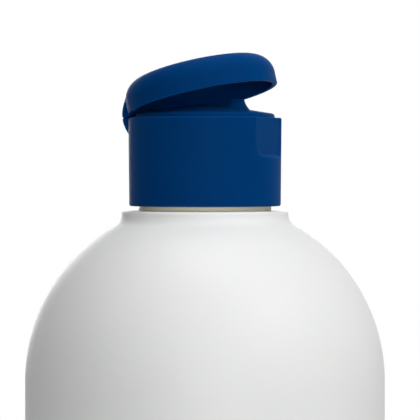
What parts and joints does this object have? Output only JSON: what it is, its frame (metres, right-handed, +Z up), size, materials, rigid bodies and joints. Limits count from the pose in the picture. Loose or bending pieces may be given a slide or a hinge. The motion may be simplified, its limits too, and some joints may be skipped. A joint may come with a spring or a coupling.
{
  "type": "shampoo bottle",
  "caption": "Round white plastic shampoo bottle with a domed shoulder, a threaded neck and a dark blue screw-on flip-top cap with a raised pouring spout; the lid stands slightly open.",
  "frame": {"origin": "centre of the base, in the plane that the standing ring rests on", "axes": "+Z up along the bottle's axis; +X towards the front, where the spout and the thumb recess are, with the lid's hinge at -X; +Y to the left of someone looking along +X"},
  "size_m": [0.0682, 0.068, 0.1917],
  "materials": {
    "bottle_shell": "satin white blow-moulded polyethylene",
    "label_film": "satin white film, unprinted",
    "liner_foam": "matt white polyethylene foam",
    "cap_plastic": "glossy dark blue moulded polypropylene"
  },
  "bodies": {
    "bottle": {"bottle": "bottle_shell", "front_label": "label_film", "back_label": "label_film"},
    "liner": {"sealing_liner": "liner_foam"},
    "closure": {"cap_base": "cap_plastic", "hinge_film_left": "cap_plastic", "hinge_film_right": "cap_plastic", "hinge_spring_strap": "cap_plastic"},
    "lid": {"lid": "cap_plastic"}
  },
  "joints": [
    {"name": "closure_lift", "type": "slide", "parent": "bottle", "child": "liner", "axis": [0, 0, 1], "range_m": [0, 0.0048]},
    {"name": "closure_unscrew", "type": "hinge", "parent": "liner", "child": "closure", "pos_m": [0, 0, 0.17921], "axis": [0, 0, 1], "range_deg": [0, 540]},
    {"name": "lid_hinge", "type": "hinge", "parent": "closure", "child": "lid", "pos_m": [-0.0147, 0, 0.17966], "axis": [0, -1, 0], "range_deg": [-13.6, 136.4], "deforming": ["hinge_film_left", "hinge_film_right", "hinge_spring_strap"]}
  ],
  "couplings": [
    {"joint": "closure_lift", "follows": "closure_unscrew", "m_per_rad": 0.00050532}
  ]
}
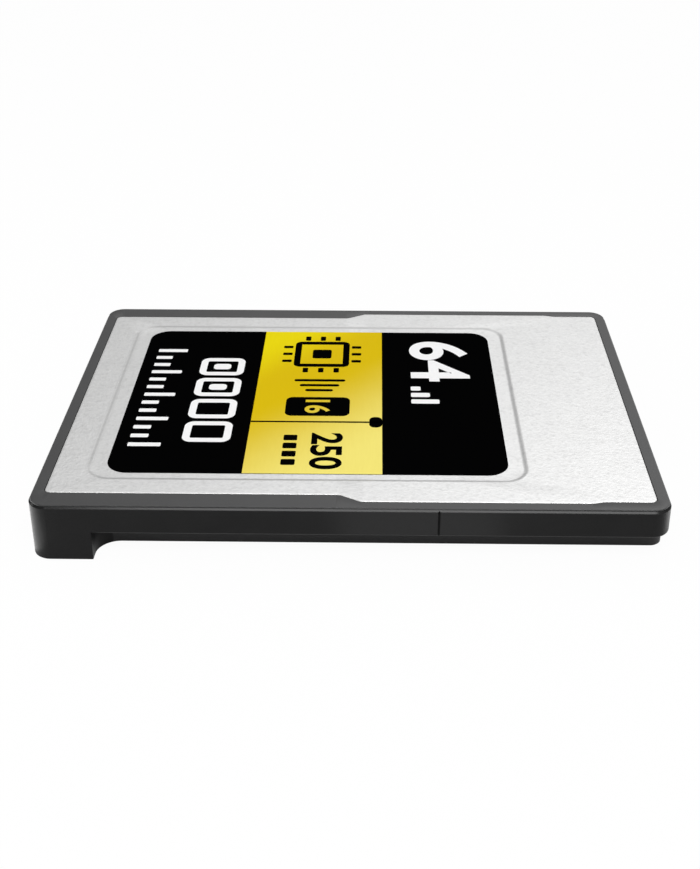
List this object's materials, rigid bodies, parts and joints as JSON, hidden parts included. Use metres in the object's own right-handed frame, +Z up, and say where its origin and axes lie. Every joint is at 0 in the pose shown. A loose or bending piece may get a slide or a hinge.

◆ WHAT IS EXPECTED:
Reproduce the full set of records precisely.

◆ FINISHED ANSWER:
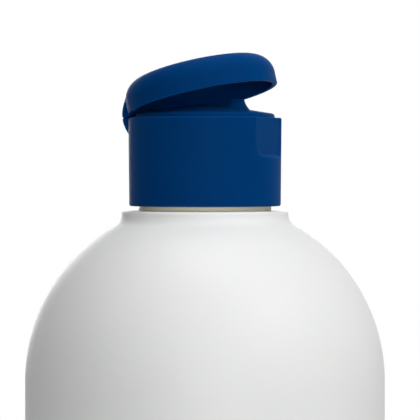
What parts and joints does this object have? Output only JSON: what it is, its frame (metres, right-handed, +Z up), size, materials, rigid bodies and joints. Limits count from the pose in the picture. Loose or bending pieces may be given a slide or a hinge. The motion may be simplified, its limits too, and some joints may be skipped. A joint may come with a spring or a coupling.
{
  "type": "shampoo bottle",
  "caption": "Round white plastic shampoo bottle with a domed shoulder, a threaded neck and a dark blue screw-on flip-top cap with a raised pouring spout; the lid stands slightly open.",
  "frame": {"origin": "centre of the base, in the plane that the standing ring rests on", "axes": "+Z up along the bottle's axis; +X towards the front, where the spout and the thumb recess are, with the lid's hinge at -X; +Y to the left of someone looking along +X"},
  "size_m": [0.0682, 0.068, 0.1917],
  "materials": {
    "bottle_shell": "satin white blow-moulded polyethylene",
    "label_film": "satin white film, unprinted",
    "liner_foam": "matt white polyethylene foam",
    "cap_plastic": "glossy dark blue moulded polypropylene"
  },
  "bodies": {
    "bottle": {"bottle": "bottle_shell", "front_label": "label_film", "back_label": "label_film"},
    "liner": {"sealing_liner": "liner_foam"},
    "closure": {"cap_base": "cap_plastic", "hinge_film_left": "cap_plastic", "hinge_film_right": "cap_plastic", "hinge_spring_strap": "cap_plastic"},
    "lid": {"lid": "cap_plastic"}
  },
  "joints": [
    {"name": "closure_lift", "type": "slide", "parent": "bottle", "child": "liner", "axis": [0, 0, 1], "range_m": [0, 0.0048]},
    {"name": "closure_unscrew", "type": "hinge", "parent": "liner", "child": "closure", "pos_m": [0, 0, 0.17921], "axis": [0, 0, 1], "range_deg": [0, 540]},
    {"name": "lid_hinge", "type": "hinge", "parent": "closure", "child": "lid", "pos_m": [-0.0147, 0, 0.17966], "axis": [0, -1, 0], "range_deg": [-13.6, 136.4], "deforming": ["hinge_film_left", "hinge_film_right", "hinge_spring_strap"]}
  ],
  "couplings": [
    {"joint": "closure_lift", "follows": "closure_unscrew", "m_per_rad": 0.00050532}
  ]
}
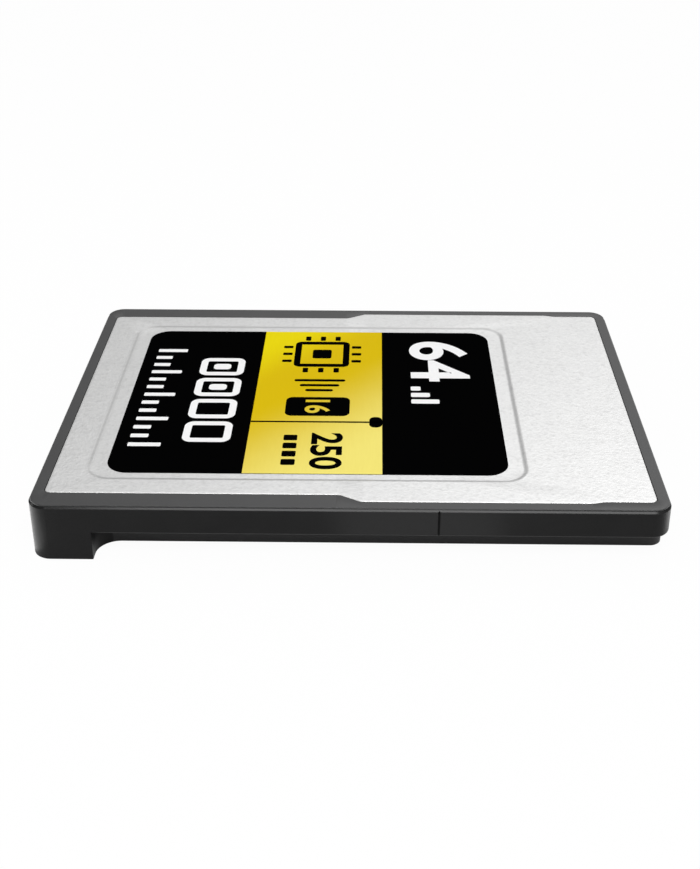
List this object's materials, rigid bodies, parts and joints as JSON, hidden parts included. Use metres in the object's own right-handed frame, +Z up, and say where its origin and axes lie. Every joint is at 0 in the pose shown. A loose or bending piece may get a slide or a hinge.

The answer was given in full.